Cydia claims that Apple used its monopoly position of the App Store to push it out and ultimately render the jailbreaking store useless.
Another lawsuit that parallels Epic Games' claims that Apple has a monopoly position has surfaced. Cydia says that it was forced to close its doors due to Apple's unlawful control of app distribution on iOS.
Cydia also claims that had it not been for Apple's anticompetitive practices, users would benefit from a multitude of software that does not exist on iOS today. The lawsuit declares that Apple should allow third-party app stores and alternative software sources on its platforms.
The outcry is similar to Epic Games own lawsuit stating that Apple charging a "tax" and controlling the software distributed on its platform is an unlawful monopoly and should be stopped. Early hearings did not show much hope for Epic's case, as the preliminary judge was not impressed by the information provided. The next stage of the Epic lawsuit will be held in court July 2021.

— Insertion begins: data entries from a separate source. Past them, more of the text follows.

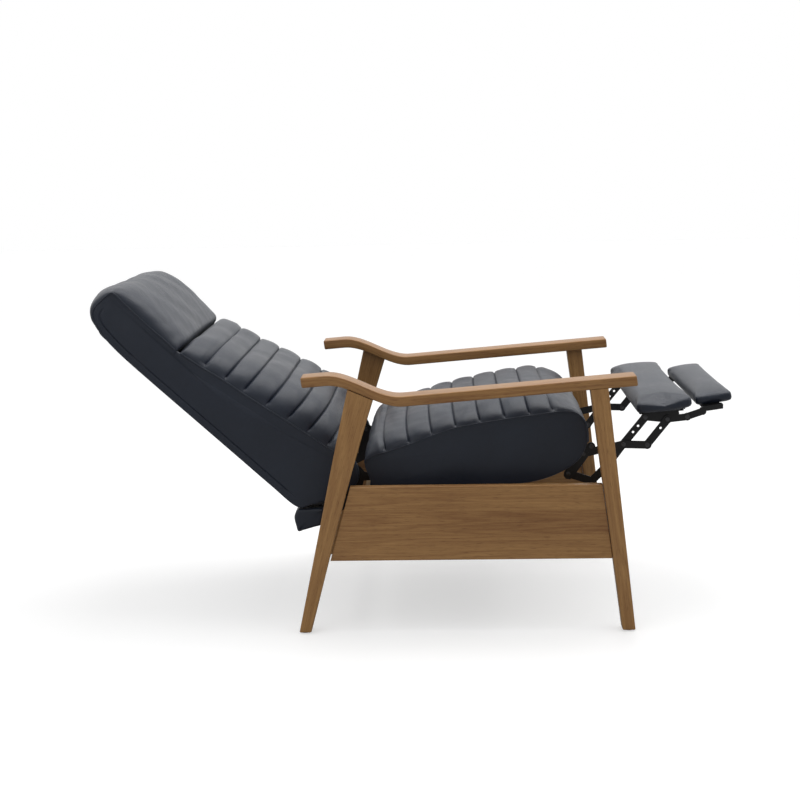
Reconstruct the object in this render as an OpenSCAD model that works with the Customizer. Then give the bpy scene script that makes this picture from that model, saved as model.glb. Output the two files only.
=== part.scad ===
/* [Wooden frame] */
// Distance between the outer faces of the two arms
overall_w = 730; // [690:5:780]
// Width of an arm seen from above
arm_w = 64; // [56:1:70]
// Thickness of an arm
arm_t = 24; // [20:1:28]
// Thickness of a leg, across the chair
leg_t = 40; // [34:1:44]
// Thickness of a side panel
panel_t = 22; // [18:1:24]
// How far a side panel sits in from the outer face of the legs
panel_recess = 6; // [2:1:10]
// Height of the lower edge of the side panels
panel_bottom = 175; // [160:1:178]
// Height of the upper edge of the side panels
panel_top = 351; // [340:1:360]
// Thickness of the two cross rails
rail_t = 22; // [18:1:24]
// Height of the plastic glides under the feet
glide_h = 3; // [2:0.5:4]

/* [Upholstery] */
// Width of the seat
seat_w = 576; // [560:1:580]
// Width of the back
back_w = 570; // [556:1:576]
// Width of the main footrest pad
pad_w = 594; // [570:1:600]
// Width of the small front footrest pad
flipper_w = 476; // [440:1:480]
// Thickness of the upholstered side boards
board_t = 22; // [18:1:24]
// Height of the crown of the seat above its side boards
crown_h = 106; // [90:1:110]

/* [Mechanism] */
// Thickness of the steel links and plates
steel_t = 3; // [2.5:0.5:3]
// Width of a link
link_w = 20; // [18:1:22]
// Radius of the rivets
rivet_r = 4; // [3.5:0.1:4.2]
// Radial clearance of a rivet in its hole
running_gap = 0.06; // [0.03:0.01:0.1]

/* [Hidden] */

wood = [0.50, 0.33, 0.19];
plywood = [0.72, 0.58, 0.40];
leather = [0.13, 0.15, 0.19];
steel = [0.05, 0.05, 0.055];
zinc = [0.62, 0.62, 0.64];
nylon = [0.12, 0.11, 0.10];

// The chair stands with the middle of its whole length over the origin
stance_x = 130;
outer_y = overall_w / 2;
facets = 48;

// The rear and front edges of the legs: [x at the floor, lean], each a straight line from the floor up
rear_leg_back = [-395, 0.2297];
rear_leg_front = [-367, 0.2847];
front_leg_back = [365, -0.138];
front_leg_front = [395, -0.1185];
function edge_x(edge, z) = edge[0] + edge[1] * z;

// Top edge of an arm: a straight rise to the front and an S curve up to the rear
arm_rear_x = -375;
arm_front_x = 393;
arm_dip_x = -141;
arm_dip_z = 564;
arm_slope = 0.0765;
arm_rise = 64;
arm_rise_len = 180;
function smooth(t) = let (c = max(0, min(1, t))) c * c * (3 - 2 * c);
function arm_top(x) =
  arm_dip_z + arm_slope * (x - arm_dip_x) + arm_rise * smooth((arm_dip_x - x) / arm_rise_len);
function arm_under(x) = arm_top(x) - arm_t;

// The legs' tops are scribed to the arm's underside, a glue line below it
glue_line = 0.1;
function leg_top(x) = arm_under(x) - glue_line;
function edge_top(edge, z = arm_dip_z, rounds = 8) =
  rounds == 0 ? z : edge_top(edge, leg_top(edge_x(edge, z)), rounds - 1);

// The seat lies tilted about a line across the chair at this height
seat_tilt = 14.5;
seat_ref_z = 400;
seat_deck = 24;

// The back lies along a line up and rearwards from its lower rear edge
back_foot = [-393, 282];
back_rise = 42.6;
back_depth = 62;
headrest_start = 460;

// Pivots of the mechanism at rest, as [x, z]
swing_foot = [78.2, 195.7];
swing_head = [44.9, 386.7];
rear_swing_foot = [-189.1, 195.9];
rear_swing_head = [-150, 364.1];
drive_tail = [93.4, 374.3];
drive_head = [299.4, 421.3];
lift_pivot = [280.2, 404.3];
idler_pivot = [245.1, 356.5];
idler_elbow = [301, 338];
idler_head = [339.8, 377.2];
cross_pivot = [375.3, 425.3];
outer_foot = [431.4, 423.3];
pad_pivot_a = [426.4, 488.8];
pad_pivot_b = [479, 483.1];
flipper_hinge = [526, 488];
back_pivot = [-262, 372];

// The mechanism's layers across the chair, counted inwards from the seat's side boards
side_in = seat_w / 2 - board_t;
layer_pitch = steel_t + 1;
function layer_y(k) = side_in - steel_t - k * layer_pitch;
plate_layer = 0;
lift_layer = 1;
link_layer = 2;
pad_layer = 3;
flipper_layer = 4;

// Holes of the pivots that are left open, wide enough for the small error of a fixed ratio
open_hole_r = rivet_r + 3.4;
pad_hole_r = rivet_r + 2.8;
near_hole_r = rivet_r + 1;

module stance() { translate([stance_x, 0, 0]) children(); }

// The far side of the chair is drawn, and the near side is its mirror image
module near_side() { mirror([0, 1, 0]) children(); }
module both_sides() {
  children();
  near_side() children();
}

// Turns an outline drawn in x and z into a slab between two distances across the chair
module slab(y_from, y_to) {
  translate([0, y_to, 0]) rotate([90, 0, 0]) linear_extrude(y_to - y_from) children();
}

module in_seat() { translate([0, 0, seat_ref_z]) rotate([0, -seat_tilt, 0]) children(); }

// x runs up the back and z runs out of its front face
module in_back() {
  translate([back_foot[0], 0, back_foot[1]])
    rotate([0, back_rise, 0]) mirror([1, 0, 0]) children();
}

module steel_layer(k) { slab(layer_y(k), layer_y(k) + steel_t) children(); }

// One straight stretch of a link: the pressed eyes at its ends are a little wider than the bar
eye_lip = 0.8;
module bar(p, q, w) {
  length = norm(q - p);
  neck = w - 2 * eye_lip;
  translate(p) rotate(atan2(q[1] - p[1], q[0] - p[0])) translate([0, -neck / 2])
    square([length, neck]);
  translate(p) circle(d = w, $fn = facets);
  translate(q) circle(d = w, $fn = facets);
}

module link(points, w = link_w) {
  for (i = [0 : len(points) - 2]) bar(points[i], points[i + 1], w);
}

module hole(p, r) { translate(p) circle(r = r, $fn = facets); }

module rivet_holes(points) {
  for (p = points) hole(p, rivet_r + running_gap);
}

// A rivet, from the inner face to the outer face that it joins
module rivet(p, y_from, y_to) {
  slab(y_from, y_to) hole(p, rivet_r);
}

// ---------- wooden frame ----------

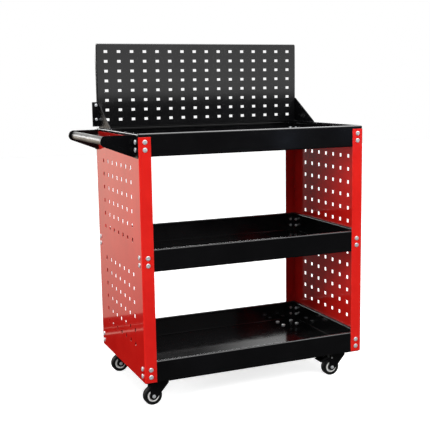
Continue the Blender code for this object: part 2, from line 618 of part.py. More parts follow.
def brake(pedal_name, pin_name, parent):
    """A foot lever that straddles the yoke, on a pin through both cheeks above the tyre."""
    pivot_x, pivot_z = PEDAL_PIVOT
    side = FORK_HALF_WIDTH + GAP
    outer = side + PEDAL_SHEET
    top, tip = Vector(PEDAL_TOP), Vector(PEDAL_TIP)
    outline = [Vector(p) - Vector(PEDAL_PIVOT) for p in
               link_outline([(*PEDAL_PIVOT, 0.0055), (*PEDAL_TOP, 0.0012), (*PEDAL_TIP, 0.0012)])]
    hinge = empty(pedal_name + "_pivot", parent, (pivot_x, 0, pivot_z))
    pedal = piece(pedal_name, plate(pedal_name, outline, -outer, -side, "XZ"), "satin_black", hinge)
    other = helper(pedal_name + "_side", plate(pedal_name + "_side", outline, side, outer, "XZ"), hinge)
    along = (tip - top).normalized()
    across = Vector((-along.y, along.x)) * PEDAL_SHEET * 0.5
    tread_outline = [p - Vector(PEDAL_PIVOT) for p in
                     (top - across, tip - across, tip + across, top + across)]
    tread = helper(pedal_name + "_tread", plate(pedal_name + "_tread", tread_outline,
                   -outer + 0.0002, outer - 0.0002, "XZ"), hinge)
    boolean(pedal, "UNION", tread)
    boolean(pedal, "UNION", other)
    boolean(pedal, "DIFFERENCE", hole_row(
        pedal_name + "_pin_hole", PIN_HOLE_RADIUS, 0.05, "Y", (0, 0, 0), [], hinge))
    face = outer + GAP
    profile = [(0, face + 0.0014), (PIN_HEAD_RADIUS * 0.7, face + 0.0014), (PIN_HEAD_RADIUS, face),
               (PIN_RADIUS, face), (PIN_RADIUS, -face), (PIN_HEAD_RADIUS, -face),
               (PIN_HEAD_RADIUS * 0.7, -face - 0.0014), (0, -face - 0.0014)]
    piece(pin_name, turned(pin_name, profile, 8), "zinc", parent, (pivot_x, 0, pivot_z),
          (math.pi / 2, 0, 0))


def casters():
    for side_x, end_name in ((-1, "left"), (1, "right")):
        for side_y, row_name in ((-1, "front"), (1, "rear")):
            corner = f"{row_name}_{end_name}"
            braked = side_x > 0
            swivel = empty(f"caster_{corner}_swivel", ROOT, (side_x * CASTER_X, side_y * CASTER_Y, 0))
            wheel = empty(f"caster_{corner}_wheel", swivel, (-WHEEL_TRAIL, 0, WHEEL_RADIUS))
            caster_plate(f"caster_plate_{corner}", swivel)
            caster_kingpin(f"caster_kingpin_{corner}", swivel)
            caster_fork(f"caster_fork_{corner}", swivel, braked)
            caster_wheel(f"caster_tyre_{corner}", f"caster_hub_{corner}", wheel)
            caster_axle(f"caster_axle_{corner}", swivel)
            if braked:
                brake(f"brake_pedal_{corner}", f"brake_pin_{corner}", swivel)


side_panel(-1, "side_panel_left")
side_panel(1, "side_panel_right")
for tray_level, tray_name in enumerate(("tray_bottom", "tray_middle", "tray_top")):
    tray(tray_level, tray_name)
pegboard()
pegboard_brackets()
handle()
frame_fasteners()
casters()
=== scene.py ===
"""Looks of the rolling tool cart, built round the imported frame.

Metres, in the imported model's frame. Pieces are modelled about the point HOME under the middle of the
trays, or about a caster's own swivel axis, and take their outer sizes from the CAD nodes that they
replace. Sheet metal is a surface of its outer face, thickened inwards, with its edges rounded.
"""

import math

import bmesh
import bpy
from mathutils import Matrix, Vector


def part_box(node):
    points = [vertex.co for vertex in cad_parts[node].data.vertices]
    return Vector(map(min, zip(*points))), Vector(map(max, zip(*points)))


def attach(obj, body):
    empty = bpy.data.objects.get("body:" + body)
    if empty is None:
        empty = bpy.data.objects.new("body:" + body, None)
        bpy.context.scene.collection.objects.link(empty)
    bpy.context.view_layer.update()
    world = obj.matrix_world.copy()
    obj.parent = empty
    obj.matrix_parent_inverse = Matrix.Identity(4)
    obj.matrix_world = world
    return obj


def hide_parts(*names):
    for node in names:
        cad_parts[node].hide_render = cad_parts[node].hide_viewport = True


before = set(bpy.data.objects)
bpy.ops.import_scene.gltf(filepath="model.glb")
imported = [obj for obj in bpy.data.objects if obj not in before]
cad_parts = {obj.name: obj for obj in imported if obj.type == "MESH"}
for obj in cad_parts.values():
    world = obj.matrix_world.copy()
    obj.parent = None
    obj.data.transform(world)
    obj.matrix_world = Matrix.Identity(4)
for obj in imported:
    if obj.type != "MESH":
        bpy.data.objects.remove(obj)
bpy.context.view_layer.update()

# Sheet metal, edges and gaps
SHEET = 0.0012
BEND = 0.003
BEND_STEPS = 6
EDGE_ROUNDING, FINE_ROUNDING, WHEEL_ROUNDING, WIDE_ROUNDING = 0.00028, 0.0002, 0.0003, 0.0004
ROUNDING_SEGMENTS = 2
GAP = 0.0003
MERGE, CAD_MERGE = 1e-6, 1e-5  # points nearer than this are joined

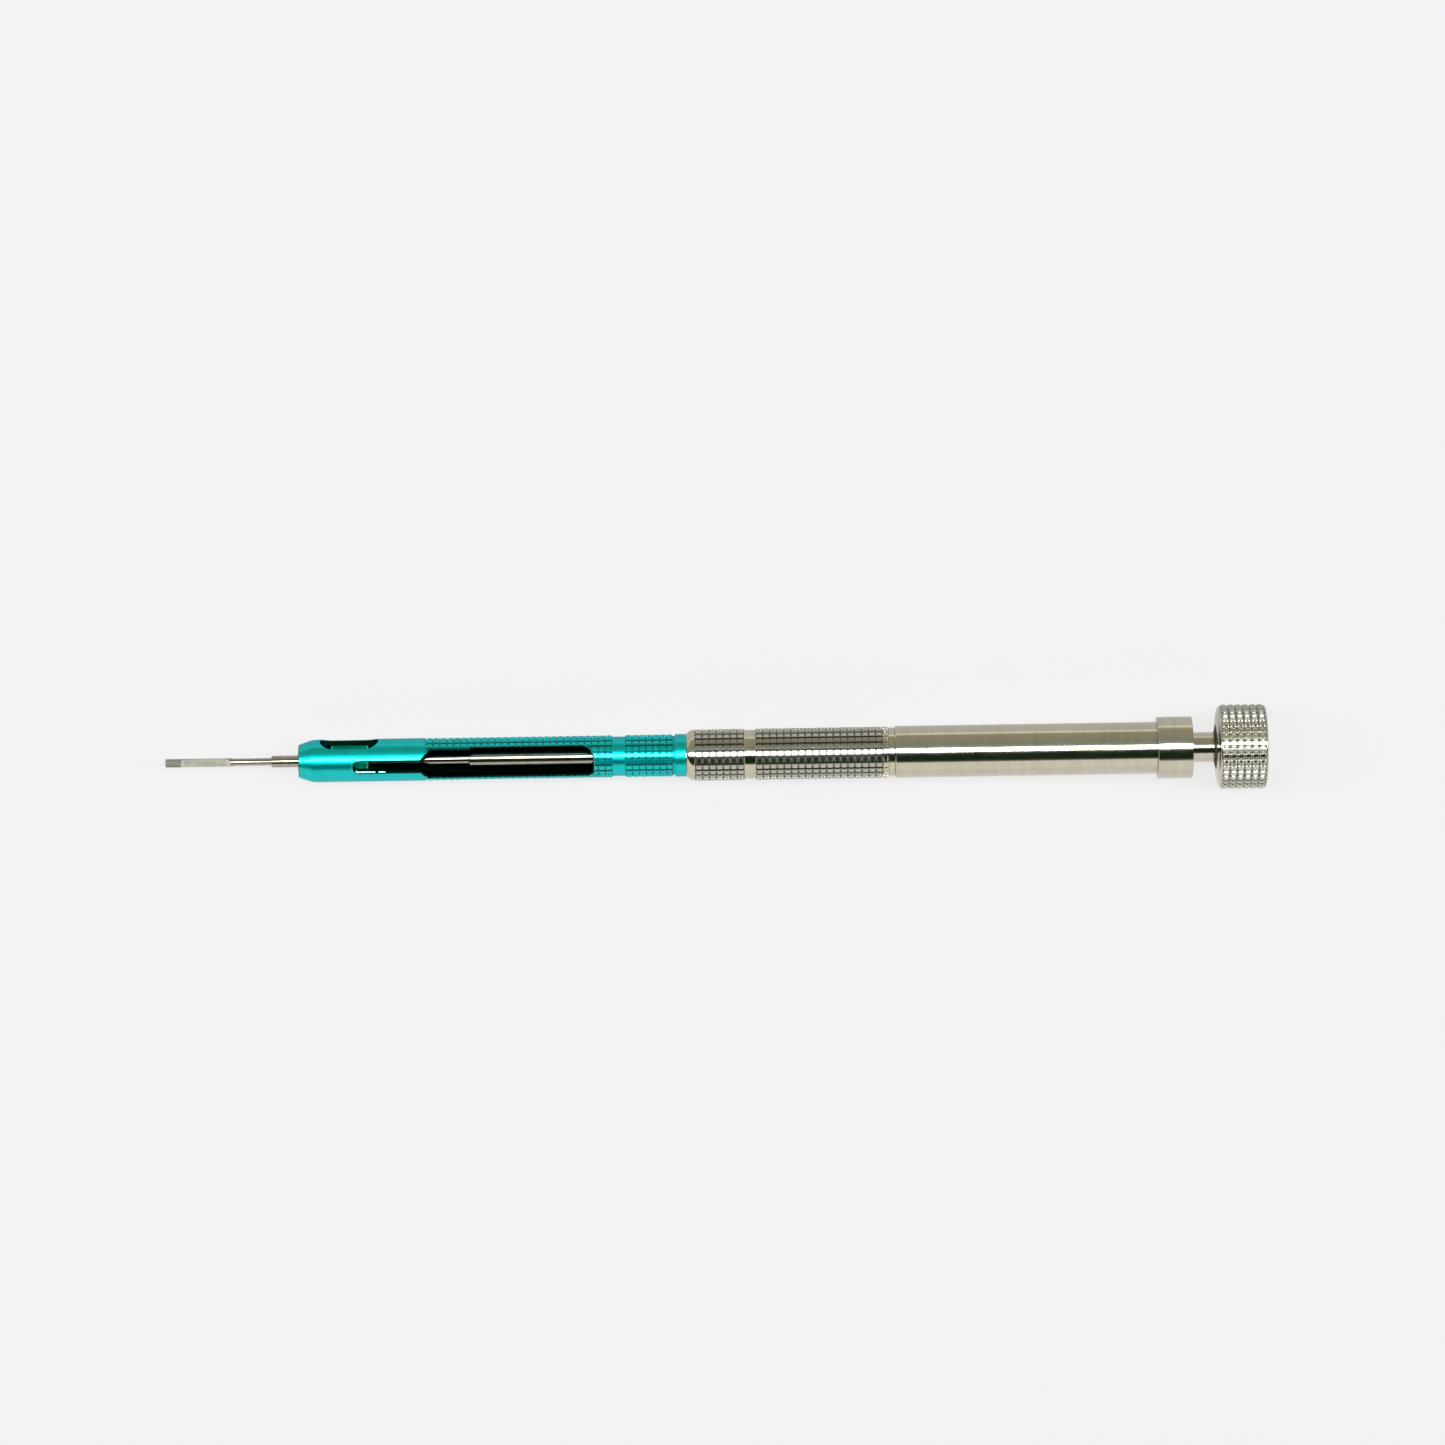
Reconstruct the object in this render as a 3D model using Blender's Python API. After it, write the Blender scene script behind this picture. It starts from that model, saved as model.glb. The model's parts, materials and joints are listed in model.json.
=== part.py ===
"""Screw-driven plunger handpiece, lying along X: tip towards -X, knob towards +X, +Z up.

Units are metres. Most pieces are turned about the tool's axis, so their shapes are outlines of
(station, radius) points. A station is a distance from the tip; the origin is halfway along the tool.
"""

import math

import bmesh
import bpy

MM = 0.001

# Stations along the tool, measured from the tip
OVERALL_LENGTH = 165.4 * MM
SCOOP_FRONT = 2.25 * MM
NECK_FRONT = 10.0 * MM
HUB_FRONT = 15.95 * MM
NOSE_FRONT = 20.07 * MM
CONE_REAR = 22.65 * MM
ROD_FRONT = 24.05 * MM
BUSH_FRONT = 24.9 * MM
BUSH_REAR = 30.6 * MM
ROD_STEP = 45.7 * MM
ADAPTER_FRONT = 66.5 * MM
BARREL_BAND = (67.2 * MM, 69.15 * MM)
BARREL_REAR = 78.3 * MM
ADAPTER_REAR = 79.7 * MM
CARRIAGE_FRONT = 83.0 * MM
ROD_REAR = 86.5 * MM
GRIP_BAND = (87.0 * MM, 88.75 * MM)
CARRIAGE_REAR = 91.0 * MM
SPIGOT_FRONT = 103.7 * MM
GRIP_REAR = 108.7 * MM
TUBE_FRONT = 109.65 * MM
NUT_SEAT = 145.9 * MM
COLLAR_FRONT = 149.05 * MM
TUBE_SHOULDER = 149.4 * MM
TUBE_REAR = 152.3 * MM
WIPER_GROOVE = (153.0 * MM, 153.6 * MM)
COLLAR_REAR = 154.3 * MM
KNOB_FRONT = 157.65 * MM
STEM_REAR = 163.0 * MM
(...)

Cydia was created as a jailbreak tool before Apple implemented the App Store on the iPhone. The tool acted as a sort of early app store with games and tools like copy and paste that did not exist on iPhone yet. The Washington Post estimates around 4.5 million users were accessing Cydia for apps in its heyday.
Jay Freeman, founder of Cydia, says that if you own a device you should be able to access every part of it and control the software however you like. He called jailbreaking a "vital tool" for iPhone users.
"Morally speaking, it's your phone and you should be able to do whatever you want with it," Freeman said. "You should get to decide which applications you put on it, and you should be able to decide where you get those applications from."
Apple ultimately patched every exploit and made it nearly impossible for tools like Cydia to be viable to the average user. The lawsuit suggests that Apple used loaded language to convince users that jailbreaking was dangerous and tools like Cydia would reduce the safety and security of your iPhone. Freeman claims these are falsehoods used to manipulate users.
Freeman said that Cydia earned $10 million at its peak in 2011 to 2012. Cydia earned its money by charging its app developers a fee for access to the Cydia store. The Apple App Store gained steam and ended up taking all of Cydia's potential income.
Cydia has hired the same lawyers used in the Samsung vs Apple patent case, Quinn Emanuel Urquhart and Sullivan. Epic Games opened the door for such lawsuits to exist, and this could be the last time they can challenge Apple on the matter.
The lawsuit demands a trial by jury, something that Epic Games chose to avoid, and seeks to be reimbursed for damages and fees. This would mean calculating all of the potential money lost due to not being able to operate on iOS properly since as early as 2012.
In a response to the Washington Post's queries, Apple reiterated that it is not a monopoly and has competitors in the market like Google's Android, and that Apple is in the best position to tightly manage what software is available on its platform. Apple has always taken a strong stance on privacy and security, and opening up its platform to third-party app stores would undermine its ability to keep users safe.
Apple has tried keeping regulators happy by taking steps to appease developers. The company introduced the ability for developers to challenge Apple's own regulations, and has reduced its fee from 30% to 15% for any developer earning less than $1 million per year.